5 de julho de 2017

Na primeira pessoa

Uma das coisas que mais gosto é trabalhar ao final do dia, podem dizer-me que o cérebro já está cansado, que a produtividade não é a mesma mas a verdade é que para mim funciona muito melhor. Regra geral, o escritório já está em silêncio, mais de metade das pessoas já saíram, os meus colegas que insistem em ouvir música de auriculares de modo a que eu possa ouvir, ou insistem em cantar, também já foram embora e fico só eu, o meu foco e esse silêncio.

A parte chata é quando esse silêncio é invadido por rodinhas.

Com o passar dos tempos, o meu sistema nervoso foi associando o som de rodinhas no corredor do escritório a sentimentos menos bons e, por muito que as condicionantes se tenham alterado, essa associação permanece.

Certo dia, estava eu focada no meu mundinho e ouço as ditas rodinhas, como felizmente a interação diminuiu drasticamente, nem liguei. Até ao momento em que o som das mesmas se imobilizou mesmo à porta do espacinho onde agora passo o meu tempo. De repente, ouço o meu nome. A sensação de encarquilhamento começou nas unhas dos pés e subiu até à raiz dos cabelos a uma velocidade estonteante e, no momento em que ouvi “Tens disponibilidade para…”, só tive tempo de accionar os travões a fundo porque a minha voz interior já tinha respondido “para ti, nunca!”. Trocámos duas ou três frases idiotas, rematadas com um “O quê? Isso ainda não está pronto?” a que eu me reservei o direito de não responder “Há-des ter muito a ver com isso!” e isso arruinou todo o meu trabalho de sou-tão-feliz-aqui-que-não-me-imagino-em-mais-lado-nenhum das últimas semanas.
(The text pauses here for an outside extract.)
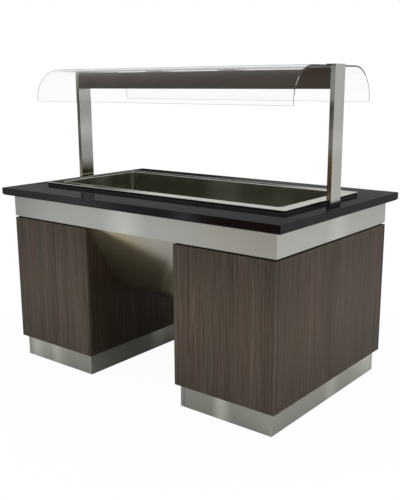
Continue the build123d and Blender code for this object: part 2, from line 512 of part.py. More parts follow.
core_x = POST_X0 - 3
core = block(-core_x, core_x, -35, 35, BEAM_Z0 + 2, BEAM_Z1)
core -= block(-core_x - 1, core_x + 1, -33, 33, BEAM_Z0 + 4, BEAM_Z1 - 2)
core -= block(-core_x - 1, core_x + 1, -21, 21, BEAM_Z0, BEAM_Z0 + 6)
bracket = block(core_x, POST_X0, -34, 34, BEAM_Z0 + 3, BEAM_Z1 - 1)
save("beam_core", core, bracket, flip(bracket))
save("beam_fascias", block(-POST_X0, POST_X0, -POST_Y, -35, BEAM_Z0, BEAM_Z1),
     block(-POST_X0, POST_X0, 35, POST_Y, BEAM_Z0, BEAM_Z1))

LAMP_X = 620.0
housing = block(-LAMP_X, LAMP_X, -20.5, 20.5, BEAM_Z0 + 2, BEAM_Z0 + 22)
housing -= block(-LAMP_X + 1.5, LAMP_X - 1.5, -19, 19, BEAM_Z0, BEAM_Z0 + 20.5)
save("lamp_housing", housing)
save("lamp_diffuser", block(-LAMP_X + 1.5, LAMP_X - 1.5, -19, 19, BEAM_Z0 + 1, BEAM_Z0 + 4))

pads = [block(x - 45, x + 45, y - 6, y + 6, BEAM_Z1, GLASS_TOP - GLASS_T)
        for x in (-640, -215, 215, 640) for y in (-28, 28)]
save("glass_seals", seal, flip(seal), *pads)

og = [(-GLASS_Y, GLASS_LOW), (-GLASS_Y, GLASS_TOP), (GLASS_Y, GLASS_TOP), (GLASS_Y, GLASS_LOW)]
gi, gt = GLASS_Y - GLASS_T, GLASS_TOP - GLASS_T
ig = [(-gi, GLASS_LOW - 1), (-gi, gt), (gi, gt), (gi, GLASS_LOW - 1)]
glass = section_x(og, -GLASS_X, GLASS_X, [(og[1], GLASS_R), (og[2], GLASS_R)])
glass -= section_x(ig, -GLASS_X - 1, GLASS_X + 1, [(ig[1], GLASS_R - GLASS_T), (ig[2], GLASS_R - GLASS_T)])
save("glass_canopy", glass)
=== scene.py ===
import bpy, bmesh, math
from mathutils import Matrix, Vector


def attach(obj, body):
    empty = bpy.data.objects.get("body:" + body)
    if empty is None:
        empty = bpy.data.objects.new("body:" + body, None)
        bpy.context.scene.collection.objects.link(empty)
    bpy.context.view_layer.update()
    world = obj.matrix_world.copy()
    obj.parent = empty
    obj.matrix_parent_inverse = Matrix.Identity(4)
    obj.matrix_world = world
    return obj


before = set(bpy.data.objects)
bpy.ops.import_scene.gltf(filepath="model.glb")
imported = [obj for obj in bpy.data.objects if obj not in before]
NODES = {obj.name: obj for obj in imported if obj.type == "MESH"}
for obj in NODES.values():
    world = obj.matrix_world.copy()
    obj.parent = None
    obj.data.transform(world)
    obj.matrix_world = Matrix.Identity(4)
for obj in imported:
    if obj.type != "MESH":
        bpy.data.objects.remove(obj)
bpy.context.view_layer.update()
scene = bpy.context.scene
scene.view_settings.view_transform = "Standard"
scene.view_settings.look = "None"
scene.view_settings.exposure = 0.0
scene.view_settings.gamma = 1.0


# ------------------------------------------------------------------ node helpers
class Tree:
    def __init__(self, name):
        self.m = bpy.data.materials.new(name)
        self.m.use_nodes = True
        self.t = self.m.node_tree
        self.t.nodes.clear()
        self.out = self.add("ShaderNodeOutputMaterial")
        self.b = self.add("ShaderNodeBsdfPrincipled")
        self.t.links.new(self.b.outputs[0], self.out.inputs[0])
        self.coord = None

    def add(self, kind, **props):
        n = self.t.nodes.new(kind)
        for k, v in props.items():
            setattr(n, k, v)
        return n

    def link(self, a, b):
        self.t.links.new(a, b)

    def put(self, sock, value):
        if isinstance(value, bpy.types.NodeSocket):
            self.t.links.new(value, sock)
        else:
            sock.default_value = value

    def obj(self):
        if self.coord is None:
            self.coord = self.add("ShaderNodeTexCoord").outputs["Object"]
        return self.coord

    def scaled(self, sx, sy, sz, loc=(0, 0, 0), src=None):
        n = self.add("ShaderNodeMapping")
        n.inputs["Scale"].default_value = (sx, sy, sz)
        n.inputs["Location"].default_value = loc
        self.link(src or self.obj(), n.inputs["Vector"])
        return n.outputs[0]

    def noise(self, vec, detail=3.0, rough=0.5, dist=0.0):
        n = self.add("ShaderNodeTexNoise")
        self.link(vec, n.inputs["Vector"])
        n.inputs["Scale"].default_value = 1.0
        n.inputs["Detail"].default_value = detail
        n.inputs["Roughness"].default_value = rough
        n.inputs["Distortion"].default_value = dist
        return n.outputs["Fac"]

    def ramp(self, fac, stops):
        n = self.add("ShaderNodeValToRGB")
        e = n.color_ramp.elements
        while len(e) < len(stops):
            e.new(0.5)
        for i, (p, c) in enumerate(stops):
            e[i].position = p
            e[i].color = (*c, 1.0)
        self.link(fac, n.inputs[0])
        return n.outputs[0]

    def span(self, fac, a, b, c, d, smooth=False):
        n = self.add("ShaderNodeMapRange", clamp=True)
        if smooth:
            n.interpolation_type = "SMOOTHSTEP"
        self.link(fac, n.inputs[0])
        for i, v in zip((1, 2, 3, 4), (a, b, c, d)):
            self.put(n.inputs[i], v)
        return n.outputs[0]

    def math(self, op, a, b=0.0):
        n = self.add("ShaderNodeMath", operation=op)
        self.put(n.inputs[0], a)
        self.put(n.inputs[1], b)
        return n.outputs[0]

    def bell(self, v, centre, half):
        up = self.span(v, centre - half, centre, 0.0, 1.0, True)
        down = self.span(v, centre, centre + half, 1.0, 0.0, True)
        return self.math("MULTIPLY", up, down)

    def mix(self, fac, a, b, blend="MIX"):
        n = self.add("ShaderNodeMix", data_type="RGBA", blend_type=blend)
        self.put(n.inputs[0], fac)
        self.put(n.inputs[6], (*a, 1.0) if isinstance(a, tuple) else a)
        self.put(n.inputs[7], (*b, 1.0) if isinstance(b, tuple) else b)
        return n.outputs[2]

    def grey(self, v):
        n = self.add("ShaderNodeCombineColor")
        for i in range(3):
            self.link(v, n.inputs[i])
        return n.outputs[0]

    def bump(self, height, strength=0.2, distance=0.001):
        n = self.add("ShaderNodeBump")
        n.inputs["Strength"].default_value = strength
        n.inputs["Distance"].default_value = distance
        self.link(height, n.inputs["Height"])
        self.link(n.outputs[0], self.b.inputs["Normal"])

    def xyz(self):
        n = self.add("ShaderNodeSeparateXYZ")
        self.link(self.obj(), n.inputs[0])
        return n.outputs

    def facing(self):
        """1 on faces that look along X, 0 on faces that look along Y."""
        g = self.add("ShaderNodeNewGeometry")
        n = self.add("ShaderNodeSeparateXYZ")
        self.link(g.outputs["Normal"], n.inputs[0])
        return self.span(self.math("ABSOLUTE", n.outputs[0]), 0.6, 0.8, 0.0, 1.0)

    def upright(self):
        """1 on walls, 0.2 on level faces."""
        g = self.add("ShaderNodeNewGeometry")
        n = self.add("ShaderNodeSeparateXYZ")
        self.link(g.outputs["Normal"], n.inputs[0])
        return self.span(self.math("ABSOLUTE", n.outputs[2]), 0.2, 0.9, 1.0, 0.2)

    def inward(self):
        """1 on faces that look along X towards the middle of the object."""
        g = self.add("ShaderNodeNewGeometry")
        n = self.add("ShaderNodeSeparateXYZ")
        self.link(g.outputs["Normal"], n.inputs[0])
        side = self.math("SIGN", self.xyz()[0])
        return self.span(self.math("MULTIPLY", n.outputs[0], side), -0.8, -0.6, 1.0, 0.0)

    def set(self, **kw):
        names = {"base": "Base Color", "rough": "Roughness", "metal": "Metallic", "ior": "IOR",
                 "spec": "Specular IOR Level", "aniso": "Anisotropic", "turn": "Anisotropic Rotation",
                 "coat": "Coat Weight", "coat_rough": "Coat Roughness", "trans": "Transmission Weight",
                 "emit": "Emission Color", "emit_s": "Emission Strength", "sub": "Subsurface Weight"}
        for k, v in kw.items():
            if isinstance(v, tuple):
                v = (*v, 1.0)
            self.put(self.b.inputs[names[k]], v)
        return self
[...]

O meu mundo laboral não é perfeito, mas nenhum é. Adoro aquilo que faço quando me mantenho atrás do computador e crio e programo e desenvolvo e analiso, quando não tenho dinâmicas que não me dizem nada, quando não tenho eventos aos quais me sinto obrigada a ir e passo o tempo contrariada, quando não tenho 50500 reuniões. E agarro-me a esse sentimento do “nem tudo é mau”, não dou pulos de felicidade mas penso que é um bom sítio para cumprir os mínimos olímpicos. Chego até a recusar entrevistas e novos desafios profissionais. E depois, lá vêm as rodinhas outra vez e sinto vontade de fugir, correr atrás do primeiro recrutador que apareça (ou do último que recusei) e implorar para que me aceitem, para que me tirem daqui, para não ter que lidar com a tacanhez de quem ainda pensa “se não quiseste trabalhar comigo agora faço-te a vida negra”.

A formiguinha sou eu. Teoricamente, o problema não são os outros com essa mentalidade pequenina, sou eu que lhes dou demasiada importância, sou eu que não sei viver nesta realidade da hipocrisia. Será que isto quer dizer alguma coisa?